Minnesota has made historic investments in early learning over the last several years. And through targeted early-learning scholarships, we are beginning to make significant progress on closing our educational achievement gap, one of the largest in the country. Leaders who have demonstrated their commitment to this progress deserve credit, but our work is not done.

Our understanding of what resources are needed to prepare our youngest residents for school continues to evolve. In the coming legislative session, conversations about what additional investments are required almost certainly will again lead to debate over an alternative approach: universal prekindergarten for all 4-year-olds.

There is broad agreement that Minnesota's educational achievement gap is one of the state's most critical challenges. However, at the State Capitol in 2015, differences over methods of addressing this challenge produced a sometimes-bitter argument that placed proposals with distinct goals into competition with each other. But pitting the unique needs of children who are born into poverty against the value of preK for all 4-year-olds is not helpful to arriving at an accurate understanding of either proposal.

It isn't what anyone intended, either. So it is time to reframe the issue.

There may be good reasons to establish universal preK, but closing the achievement gap isn't one of them. If the achievement gap is the priority that many at the Capitol say it is, then the facts are clear: age 4 is too late for intervention, since brain development with lifelong implications occurs even before birth. We have to start earlier than age 4 for the 20,000 children born into poverty across Minnesota.

Consider that on the White Earth Reservation, in 2014 alone, 44 children were born addicted to drugs or alcohol. How can our educational system — even starting at age 4 — close this gap? We must have an early-childhood system that has health and education components for children born into poverty who need both. We must have one that begins as early as the prenatal period, employing both home visiting nurses and educational and/or community mentors to ensure that basic developmental needs are met.

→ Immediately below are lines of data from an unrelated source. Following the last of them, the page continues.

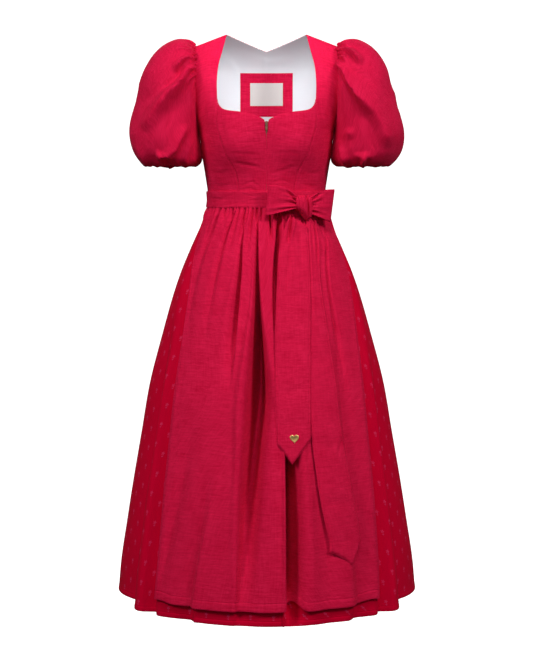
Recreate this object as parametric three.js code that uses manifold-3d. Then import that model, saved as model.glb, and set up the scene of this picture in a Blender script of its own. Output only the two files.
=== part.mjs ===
// A dirndl: a dress with a fitted zip bodice, puff sleeves and a gathered skirt, worn with
// an apron that is tied in a bow at the side.
// Millimetres. +Z is up, the front is -Y and the wearer's left is +X.
// Heights in every table are measured from the waist seam. Angles run from the centre
// front towards the wearer's left. The whole dress is lowered at the end, so that the
// origin lies between the two shoulder seams, where the wearer's shoulders hold it.
import * as THREE from 'three';
import Module from 'manifold-3d';
import { mergeVertices } from 'three/addons/utils/BufferGeometryUtils.js';

// ---------------------------------------------------------------- driving sizes
const SHOULDER_MIDDLE = 358;
const SEAM = 0.3;
const LINEN = 1.5;
const SKIRT_CLOTH = 1.2;
const APRON_CLOTH = 1.2;
const SLEEVE_CLOTH = 1.2;
const LINING_CLOTH = 1;
const BAND_CLOTH = 2.4;
const RIBBON_CLOTH = 1.4;
const TAPE_CLOTH = 1;

const UNDERARM = 155;
const NECK_CORNER = 202;
const SLOPE_START = 300;
const TOP_ROW = 372;
const BODICE_ROUNDNESS = 2.3;
const NECK_POINT = 89;
const SHOULDER_SLOPE = 0.384;
const BACK_V_BOTTOM = 340;

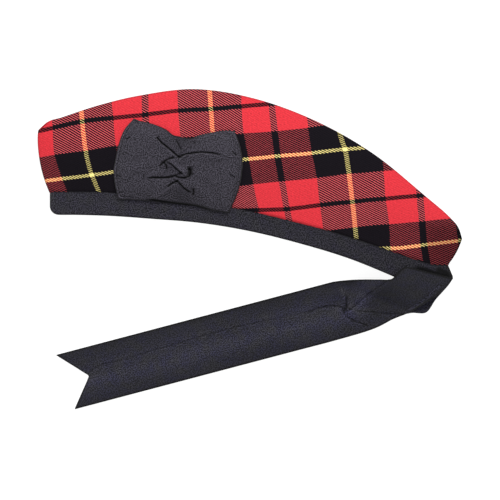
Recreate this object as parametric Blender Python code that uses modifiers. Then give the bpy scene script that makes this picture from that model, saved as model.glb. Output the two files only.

In this relatively newer space of early-childhood education, other places — from Finland to New York, from Norway to Oklahoma, from England to Florida — have committed to particular responses to similar challenges. We can analyze, consider and discuss them, but realize that right here in Minnesota globally recognized leaders from many sectors have helped to create a system that works. Flexible early-learning scholarships and a quality rating system for early-childhood providers (Parent Aware) have been proven to work for Minnesota's most vulnerable children. It's comprehensive, starts early, assures high quality, and is laser-focused on the children and families who need it. Moreover, it can be brought to scale in a cost-effective way. Now is the time to take the next step and provide full resources for that system.

Once Minnesota addresses children born into poverty by fully funding early-learning scholarships that can meet their unique needs from birth, we can more clearly consider the aims of universal preK.

There is an absolute benefit to the targeted-scholarship approach to all children, and the positive impact of closing this gap will accrue to all Minnesotans. Think about what can be achieved in classrooms without the expense and distraction of having a large number of our children starting school unprepared. The benefit to every teacher, every student and every community cannot be overstated. And think about the impact this will have on the quality of our future workforce. Indeed, closing the achievement gap has been shown to be one of the best public investments that any state can make in its economy.

With this issue reframed and clarified, we believe that we will come together around early education in the 2016 legislative session and beyond. By fully investing in the distinct needs of children born into poverty, we'll know that every young person is at the same starting point — healthy and ready to learn — when they arrive at the schoolhouse door to begin their formal education.

Art Rolnick is a senior fellow at the University of Minnesota's Humphrey School of Public Affairs. Kate Mortenson is an advocate for early-childhood education for kids in poverty. Barb Fabre is director of the child care/early-childhood program on the White Earth Ojibwe Reservation.